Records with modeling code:
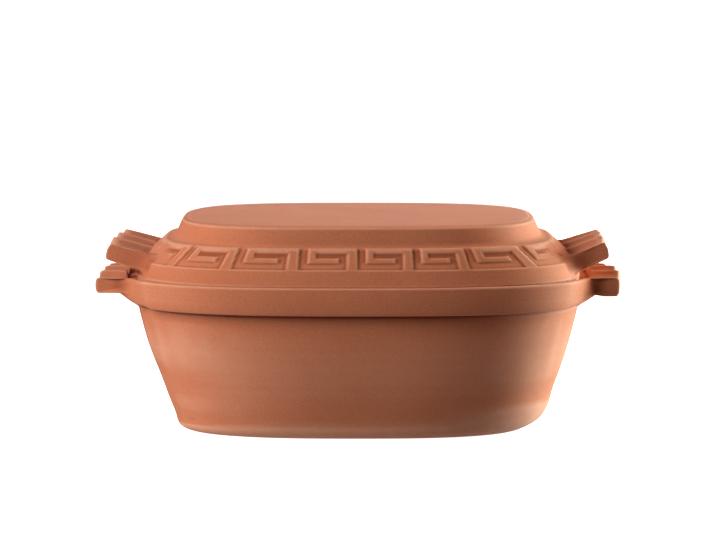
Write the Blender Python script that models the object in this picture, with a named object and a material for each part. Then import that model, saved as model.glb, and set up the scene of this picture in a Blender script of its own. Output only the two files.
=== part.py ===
"""Unglazed clay roaster: an oval baking dish and a domed lid, each cast with two fluted lugs."""
import math

import bmesh
import bpy
from mathutils import Vector

MM = 0.001

# Dish, outside
RIM_LENGTH = 346.4 * MM
RIM_WIDTH = 242.6 * MM
RIM_TOP = 115.0 * MM
RIM_BAND = 19.8 * MM
RIM_DRAFT = 3.6 * MM
RIM_OVERHANG = 10.8 * MM
RIM_FILLET = 4.0 * MM
RIM_ROUND = 1.2 * MM
FOOT_LENGTH = 246.0 * MM
FOOT_WIDTH = 143.2 * MM
FOOT_RADIUS = 13.4 * MM
WALL_BOW = 3.0 * MM
RIM_SQUARENESS = 2.9
FOOT_SQUARENESS = 2.75
CORNER_STEPS = 4
WALL_STEPS = 3

# Dish, inside
DISH_WALL = 8.0 * MM
DISH_FLOOR = 9.0 * MM
FLOOR_INSET = 4.0 * MM
INSIDE_RADIUS = 9.4 * MM
LIP_WIDTH = 2.2 * MM
SEAT_DEPTH = 3.5 * MM

# Lid
SEAT_GAP = 0.3 * MM
LID_PLAY = 0.8 * MM
END_POCKET = 10.0 * MM
LID_WALL = 7.0 * MM
LID_SQUARENESS = 3.0
SKIRT_HEIGHT = 15.2 * MM
SKIRT_DRAFT_END = 1.0 * MM
SKIRT_DRAFT_SIDE = 2.6 * MM
SKIRT_ROUND = 0.9 * MM
SHOULDER_RISE = 14.8 * MM
SHOULDER_RUN_END = 16.5 * MM
SHOULDER_RUN_SIDE = 7.6 * MM
COVE_RISE = 4.8 * MM
COVE_RUN_END = 9.0 * MM
COVE_RUN_SIDE = 1.5 * MM
CROWN_RISE = 10.4 * MM
CROWN_RUN_END = 9.8 * MM
CROWN_RUN_SIDE = 3.9 * MM
CROWN_SQUARENESS = 3.3
CROWN_INSET = 4.2 * MM

# Greek key round the lid's shoulder
KEY_RELIEF = 1.2 * MM
KEY_ROOT = 1.5 * MM
KEY_WIDTHS = [34 * MM, 42 * MM, 45 * MM, 41.5 * MM, 38.5 * MM, 38 * MM, 48 * MM, 34 * MM]
KEY_CENTRE = 4
KEY_COLUMNS = [0.14, 0.145, 0.20, 0.20, 0.13, 0.185]
KEY_ROWS = [-0.14, 0.0, 0.28, 0.52, 0.73, 0.97]
KEY_CELLS = ["-----X", "-----X", "-XXX-X", "-X---X", "-XXXXX"]

# Lugs
FLUTES = 3
FLUTE_STEPS = 6
FLUTE_DEPTH = 2.6 * MM
LUG_DIP_SHARE = 0.35
LUG_BULGE = 0.9 * MM
LUG_EDGE = 0.6 * MM
LUG_FLARE = 3.0 * MM
LUG_FLARE_REACH = 12.0 * MM
NOSE_TUCK = 1.5 * MM
DISH_LUG_WIDTH = 118.8 * MM
DISH_LUG_REACH = 16.3 * MM
DISH_LUG_THICKNESS = 11.4 * MM
DISH_LUG_NOSE = 5.0 * MM
DISH_LUG_CROWN = 0.5 * MM
LID_LUG_WIDTH = 110.8 * MM
LID_LUG_REACH = 18.6 * MM
LID_LUG_TIP = 28.5 * MM
LID_LUG_THICKNESS = 10.6 * MM
LID_LUG_TOP_SLOPE = math.radians(14.5)
LID_LUG_UNDER_SLOPE = math.radians(21.0)
LID_LUG_END_LEAN = 3.3 * MM
LID_LUG_END_DROP = 8.5 * MM
LID_LUG_SHARES = (0.0, 0.45, 0.65, 0.85)

SEGMENTS = 80


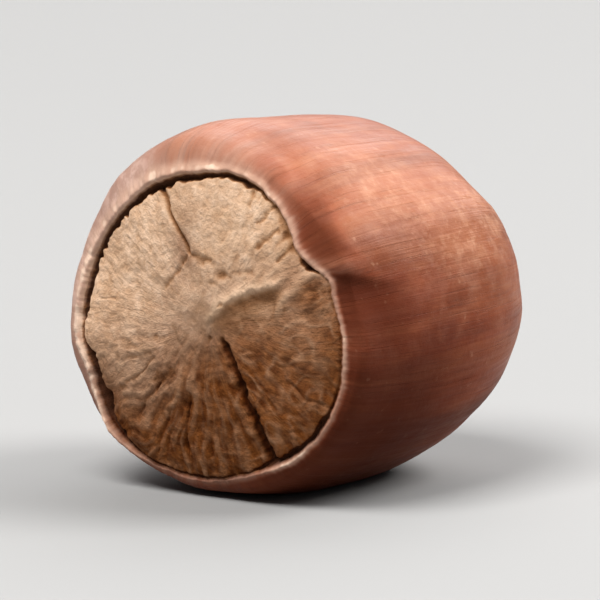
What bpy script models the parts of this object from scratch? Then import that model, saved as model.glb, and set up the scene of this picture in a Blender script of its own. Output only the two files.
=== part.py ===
"""A raw hazelnut in its shell, as picked and husked, lying on its side on a small flat spot.

The nut grew as one piece, so it is one closed solid. Its axis runs along Y: the pale base scar (the hilum,
where the nut sat in its husk) faces -Y and the pointed tip faces +Y. Z is up. X is the broad side of the
slightly flattened shell. The origin is under the middle of the nut, on the surface that it lies on.

The surface is one turned line, from the middle of the scar, over the shell's lip, round the belly and out to
the tip. Rules in the angle round the axis make it oval, ribbed and uneven, set the scar's outline, and sink
the scar behind the lip. The flat spot is then cut from the underside.
"""

import math

import bmesh
import bpy
import numpy as np

MM = 0.001

# Driving dimensions, in millimetres
HALF_WIDTH = 9.25  # X, half of the broad side
HALF_THICKNESS = 8.55  # Z, half of the narrow side
SCAR_POLE = 8.95  # from the widest girth to the middle of the scar
SCAR_CROWN = 2.05  # how much the scar's dome falls back, at the girth's full radius
BASE_DEPTH = 13.4  # of the oval that the base half of the shell follows, before the scar cuts it short
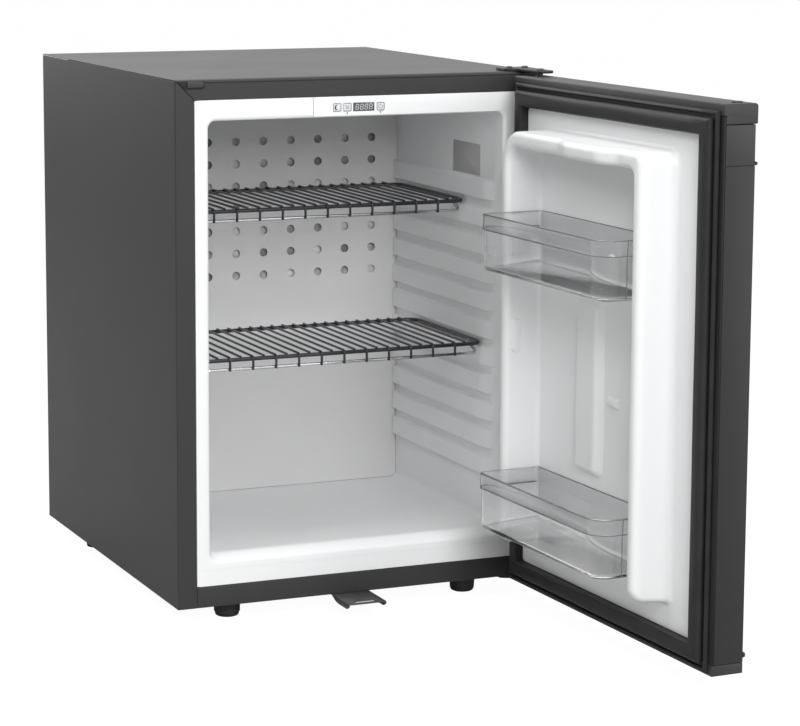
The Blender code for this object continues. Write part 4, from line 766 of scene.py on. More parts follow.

» SET PROBLEM: Recopy the whole listing exactly.

» FINISHED ANSWER:
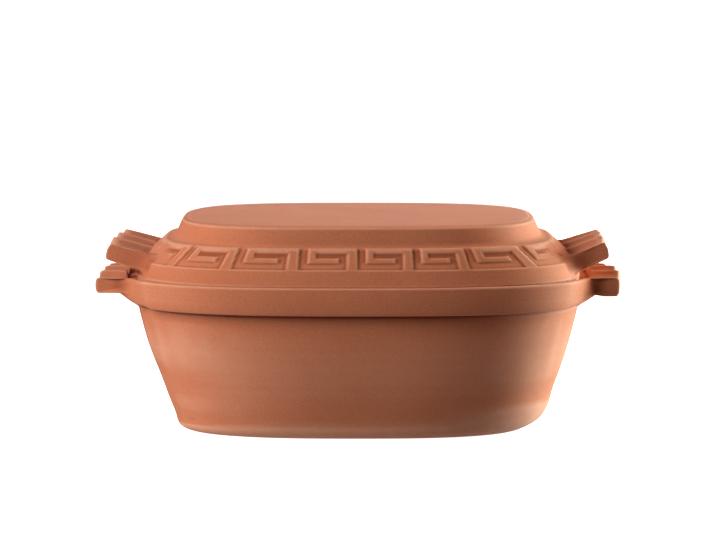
Write the Blender Python script that models the object in this picture, with a named object and a material for each part. Then import that model, saved as model.glb, and set up the scene of this picture in a Blender script of its own. Output only the two files.
=== part.py ===
"""Unglazed clay roaster: an oval baking dish and a domed lid, each cast with two fluted lugs."""
import math

import bmesh
import bpy
from mathutils import Vector

MM = 0.001

# Dish, outside
RIM_LENGTH = 346.4 * MM
RIM_WIDTH = 242.6 * MM
RIM_TOP = 115.0 * MM
RIM_BAND = 19.8 * MM
RIM_DRAFT = 3.6 * MM
RIM_OVERHANG = 10.8 * MM
RIM_FILLET = 4.0 * MM
RIM_ROUND = 1.2 * MM
FOOT_LENGTH = 246.0 * MM
FOOT_WIDTH = 143.2 * MM
FOOT_RADIUS = 13.4 * MM
WALL_BOW = 3.0 * MM
RIM_SQUARENESS = 2.9
FOOT_SQUARENESS = 2.75
CORNER_STEPS = 4
WALL_STEPS = 3

# Dish, inside
DISH_WALL = 8.0 * MM
DISH_FLOOR = 9.0 * MM
FLOOR_INSET = 4.0 * MM
INSIDE_RADIUS = 9.4 * MM
LIP_WIDTH = 2.2 * MM
SEAT_DEPTH = 3.5 * MM

# Lid
SEAT_GAP = 0.3 * MM
LID_PLAY = 0.8 * MM
END_POCKET = 10.0 * MM
LID_WALL = 7.0 * MM
LID_SQUARENESS = 3.0
SKIRT_HEIGHT = 15.2 * MM
SKIRT_DRAFT_END = 1.0 * MM
SKIRT_DRAFT_SIDE = 2.6 * MM
SKIRT_ROUND = 0.9 * MM
SHOULDER_RISE = 14.8 * MM
SHOULDER_RUN_END = 16.5 * MM
SHOULDER_RUN_SIDE = 7.6 * MM
COVE_RISE = 4.8 * MM
COVE_RUN_END = 9.0 * MM
COVE_RUN_SIDE = 1.5 * MM
CROWN_RISE = 10.4 * MM
CROWN_RUN_END = 9.8 * MM
CROWN_RUN_SIDE = 3.9 * MM
CROWN_SQUARENESS = 3.3
CROWN_INSET = 4.2 * MM

# Greek key round the lid's shoulder
KEY_RELIEF = 1.2 * MM
KEY_ROOT = 1.5 * MM
KEY_WIDTHS = [34 * MM, 42 * MM, 45 * MM, 41.5 * MM, 38.5 * MM, 38 * MM, 48 * MM, 34 * MM]
KEY_CENTRE = 4
KEY_COLUMNS = [0.14, 0.145, 0.20, 0.20, 0.13, 0.185]
KEY_ROWS = [-0.14, 0.0, 0.28, 0.52, 0.73, 0.97]
KEY_CELLS = ["-----X", "-----X", "-XXX-X", "-X---X", "-XXXXX"]

# Lugs
FLUTES = 3
FLUTE_STEPS = 6
FLUTE_DEPTH = 2.6 * MM
LUG_DIP_SHARE = 0.35
LUG_BULGE = 0.9 * MM
LUG_EDGE = 0.6 * MM
LUG_FLARE = 3.0 * MM
LUG_FLARE_REACH = 12.0 * MM
NOSE_TUCK = 1.5 * MM
DISH_LUG_WIDTH = 118.8 * MM
DISH_LUG_REACH = 16.3 * MM
DISH_LUG_THICKNESS = 11.4 * MM
DISH_LUG_NOSE = 5.0 * MM
DISH_LUG_CROWN = 0.5 * MM
LID_LUG_WIDTH = 110.8 * MM
LID_LUG_REACH = 18.6 * MM
LID_LUG_TIP = 28.5 * MM
LID_LUG_THICKNESS = 10.6 * MM
LID_LUG_TOP_SLOPE = math.radians(14.5)
LID_LUG_UNDER_SLOPE = math.radians(21.0)
LID_LUG_END_LEAN = 3.3 * MM
LID_LUG_END_DROP = 8.5 * MM
LID_LUG_SHARES = (0.0, 0.45, 0.65, 0.85)

SEGMENTS = 80


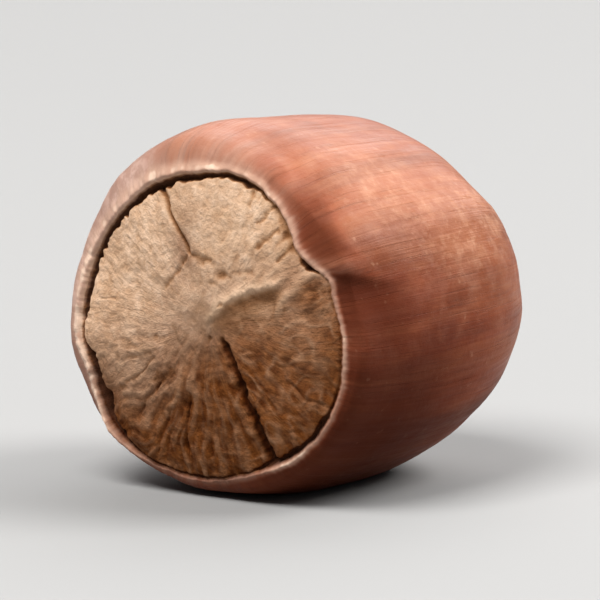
What bpy script models the parts of this object from scratch? Then import that model, saved as model.glb, and set up the scene of this picture in a Blender script of its own. Output only the two files.
=== part.py ===
"""A raw hazelnut in its shell, as picked and husked, lying on its side on a small flat spot.

The nut grew as one piece, so it is one closed solid. Its axis runs along Y: the pale base scar (the hilum,
where the nut sat in its husk) faces -Y and the pointed tip faces +Y. Z is up. X is the broad side of the
slightly flattened shell. The origin is under the middle of the nut, on the surface that it lies on.

The surface is one turned line, from the middle of the scar, over the shell's lip, round the belly and out to
the tip. Rules in the angle round the axis make it oval, ribbed and uneven, set the scar's outline, and sink
the scar behind the lip. The flat spot is then cut from the underside.
"""

import math

import bmesh
import bpy
import numpy as np

MM = 0.001

# Driving dimensions, in millimetres
HALF_WIDTH = 9.25  # X, half of the broad side
HALF_THICKNESS = 8.55  # Z, half of the narrow side
SCAR_POLE = 8.95  # from the widest girth to the middle of the scar
SCAR_CROWN = 2.05  # how much the scar's dome falls back, at the girth's full radius
BASE_DEPTH = 13.4  # of the oval that the base half of the shell follows, before the scar cuts it short
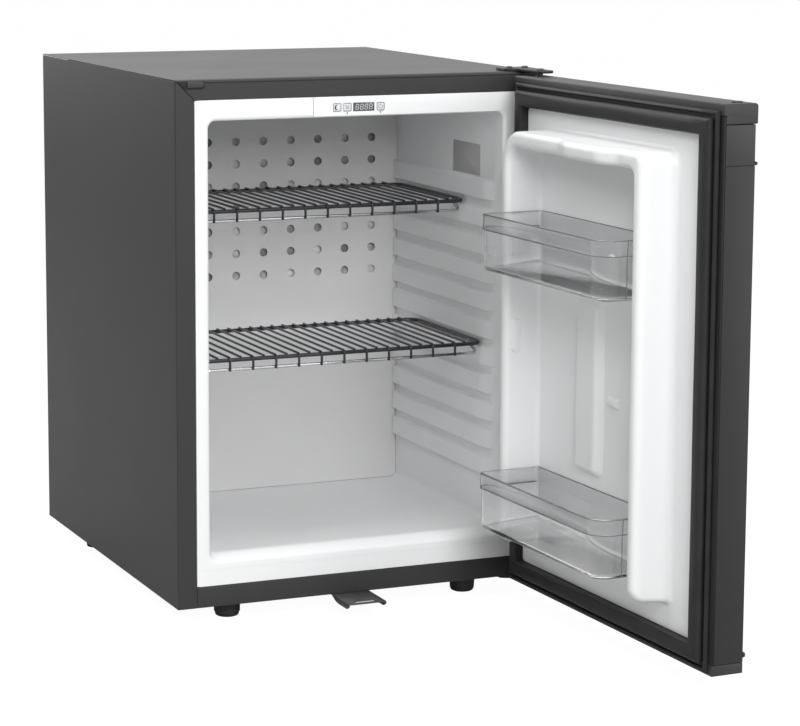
The Blender code for this object continues. Write part 4, from line 766 of scene.py on. More parts follow.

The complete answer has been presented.